_Exercise aim_
Return only the lines running from the line that holds "Continue the build123d" to the line that holds "clay, combed and", including both.

== Records shown

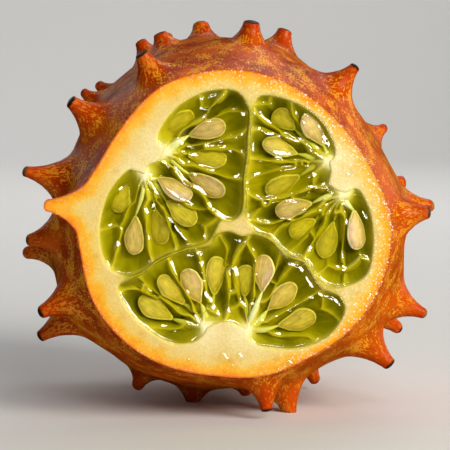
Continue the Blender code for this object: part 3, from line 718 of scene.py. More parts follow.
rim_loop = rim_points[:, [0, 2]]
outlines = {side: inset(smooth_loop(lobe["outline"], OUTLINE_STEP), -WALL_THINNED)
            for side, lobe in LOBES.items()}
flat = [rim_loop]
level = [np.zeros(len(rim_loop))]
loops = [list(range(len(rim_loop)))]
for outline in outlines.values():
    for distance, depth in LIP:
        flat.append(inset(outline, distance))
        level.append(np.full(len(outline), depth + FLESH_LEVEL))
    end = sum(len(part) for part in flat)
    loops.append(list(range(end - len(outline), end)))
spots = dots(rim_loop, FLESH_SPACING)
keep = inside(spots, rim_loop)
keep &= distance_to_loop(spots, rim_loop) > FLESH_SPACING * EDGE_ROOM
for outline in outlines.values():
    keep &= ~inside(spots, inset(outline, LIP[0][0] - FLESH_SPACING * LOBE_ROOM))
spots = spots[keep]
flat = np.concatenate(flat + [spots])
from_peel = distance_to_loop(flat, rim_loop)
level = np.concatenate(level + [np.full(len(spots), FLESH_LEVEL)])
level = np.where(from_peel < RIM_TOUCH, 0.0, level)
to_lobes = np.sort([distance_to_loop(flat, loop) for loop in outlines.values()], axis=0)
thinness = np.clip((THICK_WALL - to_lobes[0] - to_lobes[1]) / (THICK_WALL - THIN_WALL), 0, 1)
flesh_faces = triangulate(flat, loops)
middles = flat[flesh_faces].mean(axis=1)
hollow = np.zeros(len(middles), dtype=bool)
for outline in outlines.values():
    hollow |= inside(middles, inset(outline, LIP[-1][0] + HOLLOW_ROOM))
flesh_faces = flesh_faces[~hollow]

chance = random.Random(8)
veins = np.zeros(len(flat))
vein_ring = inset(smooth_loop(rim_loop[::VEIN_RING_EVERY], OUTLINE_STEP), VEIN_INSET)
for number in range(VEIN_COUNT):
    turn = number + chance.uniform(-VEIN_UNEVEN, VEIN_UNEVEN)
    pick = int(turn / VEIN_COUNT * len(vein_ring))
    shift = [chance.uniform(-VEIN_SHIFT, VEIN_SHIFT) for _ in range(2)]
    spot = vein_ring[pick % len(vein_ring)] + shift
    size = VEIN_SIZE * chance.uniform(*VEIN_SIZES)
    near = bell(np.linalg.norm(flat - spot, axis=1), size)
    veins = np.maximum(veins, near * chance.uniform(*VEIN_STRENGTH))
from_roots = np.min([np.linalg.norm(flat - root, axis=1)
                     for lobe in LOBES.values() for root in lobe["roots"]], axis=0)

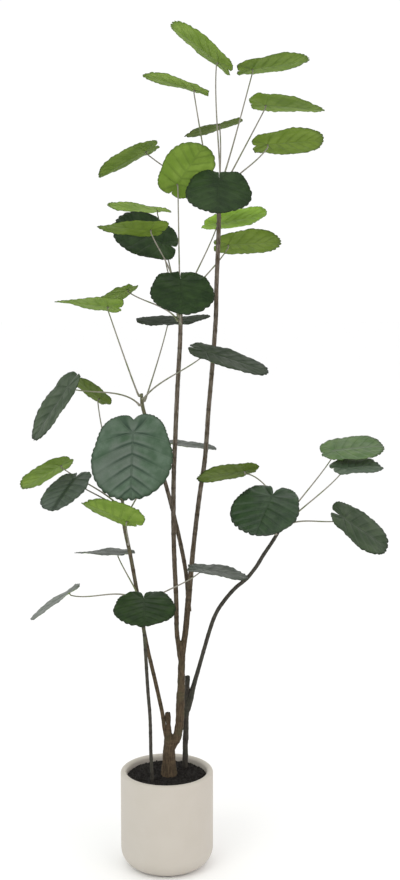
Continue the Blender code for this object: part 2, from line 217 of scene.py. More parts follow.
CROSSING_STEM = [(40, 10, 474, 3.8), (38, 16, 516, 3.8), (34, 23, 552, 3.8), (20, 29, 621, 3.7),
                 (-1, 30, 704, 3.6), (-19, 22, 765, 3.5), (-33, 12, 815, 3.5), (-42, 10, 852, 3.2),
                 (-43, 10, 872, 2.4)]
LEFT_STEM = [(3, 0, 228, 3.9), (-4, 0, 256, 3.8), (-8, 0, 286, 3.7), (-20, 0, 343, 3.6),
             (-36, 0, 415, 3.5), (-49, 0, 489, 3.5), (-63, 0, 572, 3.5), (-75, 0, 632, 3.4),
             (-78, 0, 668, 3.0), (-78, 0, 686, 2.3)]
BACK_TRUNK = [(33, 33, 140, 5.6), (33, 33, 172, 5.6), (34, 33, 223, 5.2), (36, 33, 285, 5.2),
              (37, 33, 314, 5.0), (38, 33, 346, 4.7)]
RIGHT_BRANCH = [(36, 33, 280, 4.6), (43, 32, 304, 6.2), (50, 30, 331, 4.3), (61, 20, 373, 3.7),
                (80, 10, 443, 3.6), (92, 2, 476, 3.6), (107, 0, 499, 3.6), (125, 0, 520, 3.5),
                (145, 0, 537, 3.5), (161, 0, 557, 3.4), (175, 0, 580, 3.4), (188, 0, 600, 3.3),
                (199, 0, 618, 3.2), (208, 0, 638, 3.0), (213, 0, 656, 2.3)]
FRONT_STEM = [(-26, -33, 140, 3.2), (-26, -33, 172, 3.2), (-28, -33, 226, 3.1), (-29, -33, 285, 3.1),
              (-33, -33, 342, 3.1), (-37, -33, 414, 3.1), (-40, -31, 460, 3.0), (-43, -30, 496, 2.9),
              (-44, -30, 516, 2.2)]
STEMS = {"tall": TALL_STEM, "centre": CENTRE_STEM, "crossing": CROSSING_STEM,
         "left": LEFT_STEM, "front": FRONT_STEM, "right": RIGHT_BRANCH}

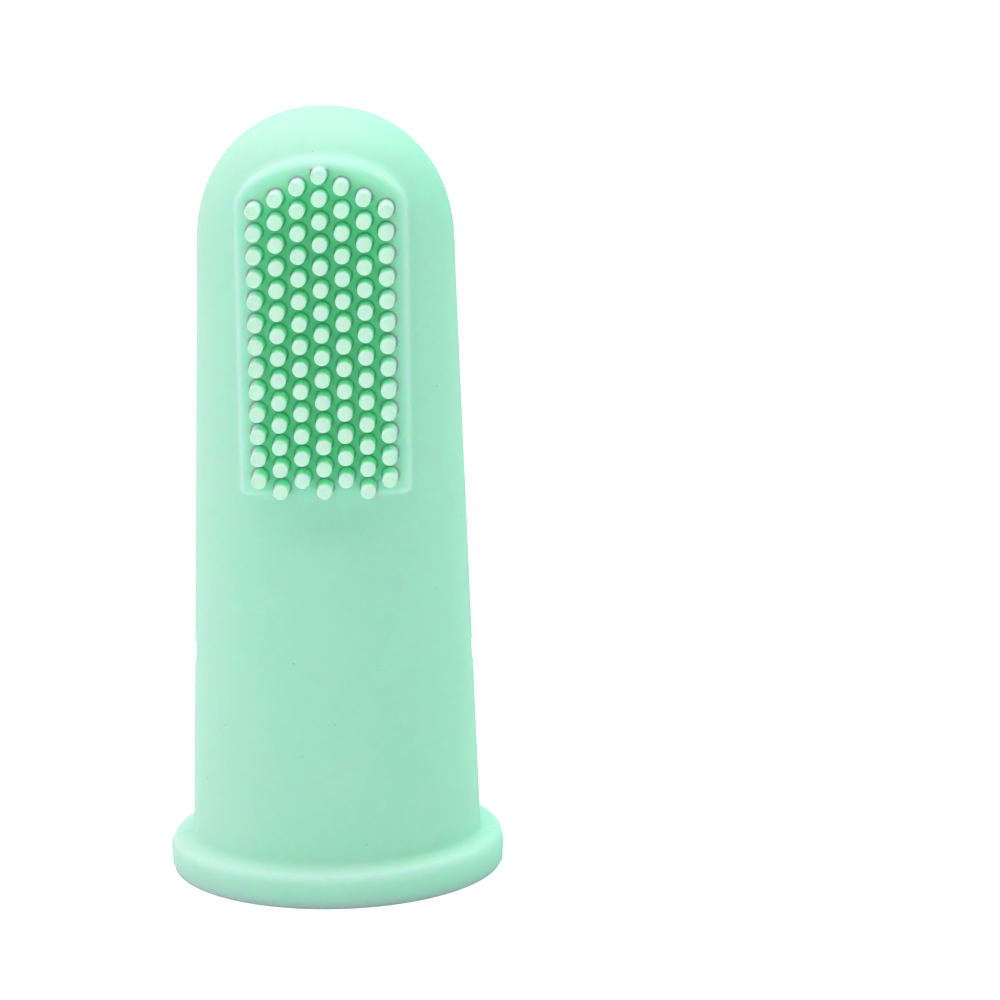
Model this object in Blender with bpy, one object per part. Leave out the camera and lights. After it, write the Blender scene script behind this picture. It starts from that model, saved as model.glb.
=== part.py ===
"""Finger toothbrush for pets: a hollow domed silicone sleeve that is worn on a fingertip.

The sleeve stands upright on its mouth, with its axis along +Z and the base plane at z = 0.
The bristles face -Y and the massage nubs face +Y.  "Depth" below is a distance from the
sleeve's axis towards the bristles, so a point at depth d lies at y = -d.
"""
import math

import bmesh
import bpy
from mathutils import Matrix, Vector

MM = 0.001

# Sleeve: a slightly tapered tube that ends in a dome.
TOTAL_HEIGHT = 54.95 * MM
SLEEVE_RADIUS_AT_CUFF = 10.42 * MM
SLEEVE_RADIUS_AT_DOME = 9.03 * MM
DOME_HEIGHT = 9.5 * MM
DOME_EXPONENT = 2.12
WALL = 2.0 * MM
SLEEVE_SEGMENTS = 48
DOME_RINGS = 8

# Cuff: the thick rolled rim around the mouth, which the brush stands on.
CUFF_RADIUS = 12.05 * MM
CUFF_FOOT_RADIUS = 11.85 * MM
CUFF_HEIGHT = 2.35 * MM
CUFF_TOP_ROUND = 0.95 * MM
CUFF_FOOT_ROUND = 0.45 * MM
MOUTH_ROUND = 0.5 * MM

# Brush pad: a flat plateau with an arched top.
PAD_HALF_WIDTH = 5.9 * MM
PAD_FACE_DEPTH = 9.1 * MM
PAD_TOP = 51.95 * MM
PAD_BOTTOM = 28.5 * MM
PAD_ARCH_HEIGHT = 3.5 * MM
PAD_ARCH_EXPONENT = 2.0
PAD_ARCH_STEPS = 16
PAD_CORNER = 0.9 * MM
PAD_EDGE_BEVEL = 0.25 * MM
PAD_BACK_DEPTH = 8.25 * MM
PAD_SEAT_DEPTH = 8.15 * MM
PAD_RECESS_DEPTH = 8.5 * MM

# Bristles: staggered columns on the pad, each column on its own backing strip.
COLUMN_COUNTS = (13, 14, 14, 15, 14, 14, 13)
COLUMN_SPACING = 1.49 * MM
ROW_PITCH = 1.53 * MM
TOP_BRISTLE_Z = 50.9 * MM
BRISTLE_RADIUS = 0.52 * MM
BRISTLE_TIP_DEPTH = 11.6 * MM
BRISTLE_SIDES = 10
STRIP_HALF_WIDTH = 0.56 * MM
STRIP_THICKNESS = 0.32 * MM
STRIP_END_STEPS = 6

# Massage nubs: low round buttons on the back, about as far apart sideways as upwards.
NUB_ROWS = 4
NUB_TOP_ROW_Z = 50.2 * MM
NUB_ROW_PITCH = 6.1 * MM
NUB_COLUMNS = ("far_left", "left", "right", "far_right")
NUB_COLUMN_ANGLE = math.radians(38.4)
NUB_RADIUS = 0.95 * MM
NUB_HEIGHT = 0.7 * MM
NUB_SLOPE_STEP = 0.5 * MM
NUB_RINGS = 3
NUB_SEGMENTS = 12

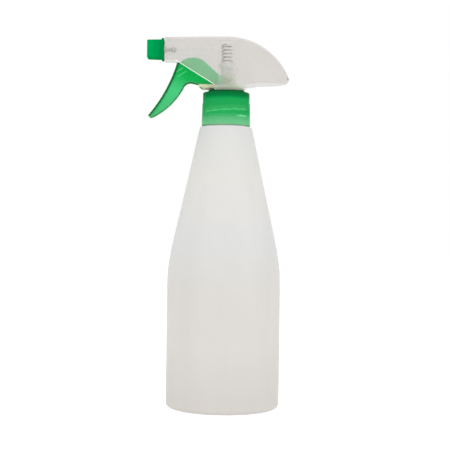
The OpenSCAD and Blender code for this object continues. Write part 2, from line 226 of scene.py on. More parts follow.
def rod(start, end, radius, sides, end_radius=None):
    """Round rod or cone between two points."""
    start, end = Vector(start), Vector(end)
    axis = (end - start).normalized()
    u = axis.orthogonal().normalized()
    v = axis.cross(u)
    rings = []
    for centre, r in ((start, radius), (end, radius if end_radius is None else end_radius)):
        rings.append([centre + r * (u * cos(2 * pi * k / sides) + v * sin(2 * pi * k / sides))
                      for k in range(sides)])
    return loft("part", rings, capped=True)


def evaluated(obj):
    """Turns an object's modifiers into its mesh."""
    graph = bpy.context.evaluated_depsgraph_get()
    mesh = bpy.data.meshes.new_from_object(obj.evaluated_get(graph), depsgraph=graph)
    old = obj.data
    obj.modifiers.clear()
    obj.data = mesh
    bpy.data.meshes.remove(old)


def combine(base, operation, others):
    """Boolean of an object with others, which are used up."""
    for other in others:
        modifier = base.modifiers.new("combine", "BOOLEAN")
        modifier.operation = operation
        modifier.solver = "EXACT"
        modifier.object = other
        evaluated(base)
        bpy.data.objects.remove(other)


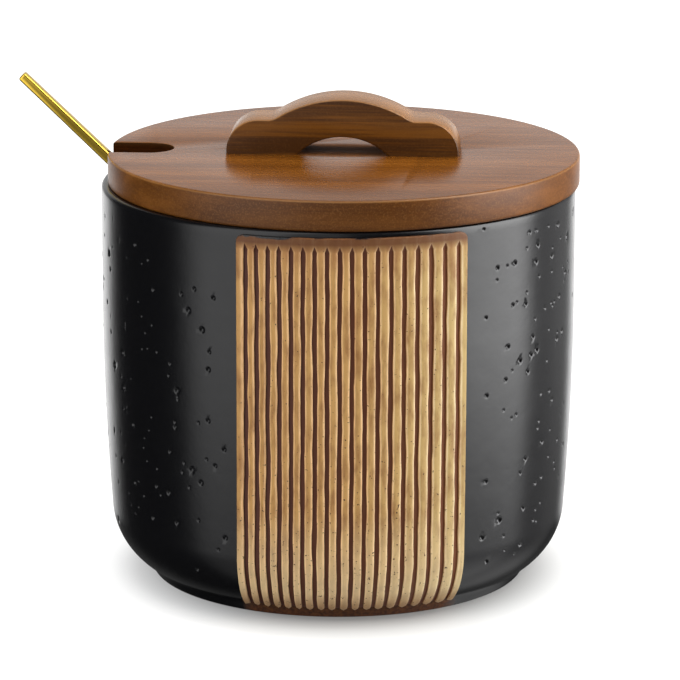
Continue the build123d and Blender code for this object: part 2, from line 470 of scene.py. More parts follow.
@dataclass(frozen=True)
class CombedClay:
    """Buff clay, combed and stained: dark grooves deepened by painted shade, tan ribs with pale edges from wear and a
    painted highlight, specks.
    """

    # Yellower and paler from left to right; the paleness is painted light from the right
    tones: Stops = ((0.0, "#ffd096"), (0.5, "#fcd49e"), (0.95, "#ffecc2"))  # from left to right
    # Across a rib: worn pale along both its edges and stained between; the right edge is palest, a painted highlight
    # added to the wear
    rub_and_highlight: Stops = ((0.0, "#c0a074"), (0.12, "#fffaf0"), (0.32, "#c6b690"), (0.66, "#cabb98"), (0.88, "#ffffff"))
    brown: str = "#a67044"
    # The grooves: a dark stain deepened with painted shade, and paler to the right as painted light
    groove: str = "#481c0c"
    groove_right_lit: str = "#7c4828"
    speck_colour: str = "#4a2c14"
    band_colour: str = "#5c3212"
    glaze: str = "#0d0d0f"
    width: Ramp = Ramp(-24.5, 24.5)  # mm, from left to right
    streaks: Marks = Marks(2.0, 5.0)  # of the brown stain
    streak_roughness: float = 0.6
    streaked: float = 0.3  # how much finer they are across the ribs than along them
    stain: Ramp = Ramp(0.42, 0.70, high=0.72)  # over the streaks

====

_Response to this exercise_
Continue the build123d and Blender code for this object: part 2, from line 470 of scene.py. More parts follow.
@dataclass(frozen=True)
class CombedClay:
    """Buff clay, combed and stained: dark grooves deepened by painted shade, tan ribs with pale edges from wear and a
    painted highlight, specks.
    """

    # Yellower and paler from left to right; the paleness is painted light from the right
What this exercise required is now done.